Practical Applications
This strategy is suitable for volatile assets that exhibit clear trending behavior and periods of consolidation. Commodities, growth stocks, and certain currency pairs often fit this profile. Backtest the strategy on historical data for specific assets to understand its performance characteristics. Pay close attention to the ATR readings during consolidation and breakout phases. A rapid increase in ATR post-breakout is a strong confirmation. Practice identifying valid consolidation patterns. Not every tight range constitutes a tradable consolidation. Look for clear boundaries and decreasing volatility.
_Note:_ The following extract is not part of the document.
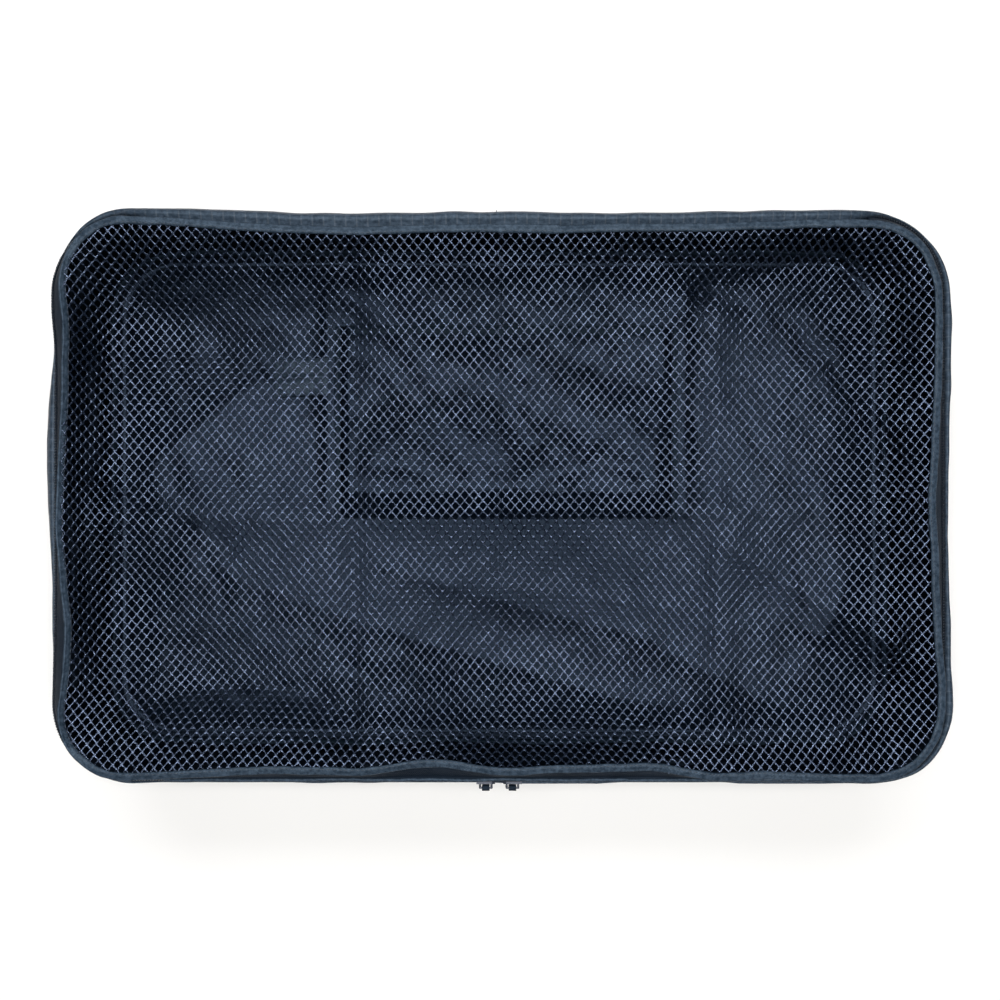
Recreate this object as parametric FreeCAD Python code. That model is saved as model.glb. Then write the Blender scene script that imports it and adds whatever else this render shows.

Combine this strategy with other technical analysis tools, such as candlestick patterns, for additional confirmation. A strong bullish engulfing candle on a long breakout, for example, strengthens the signal. Avoid trading this strategy during low-volume periods or around major economic news releases, as these can lead to unpredictable price movements and increased slippage. Regularly review the performance of the strategy and make adjustments to parameters as market conditions evolve. Market behavior is dynamic, and a flexible approach yields better long-term results.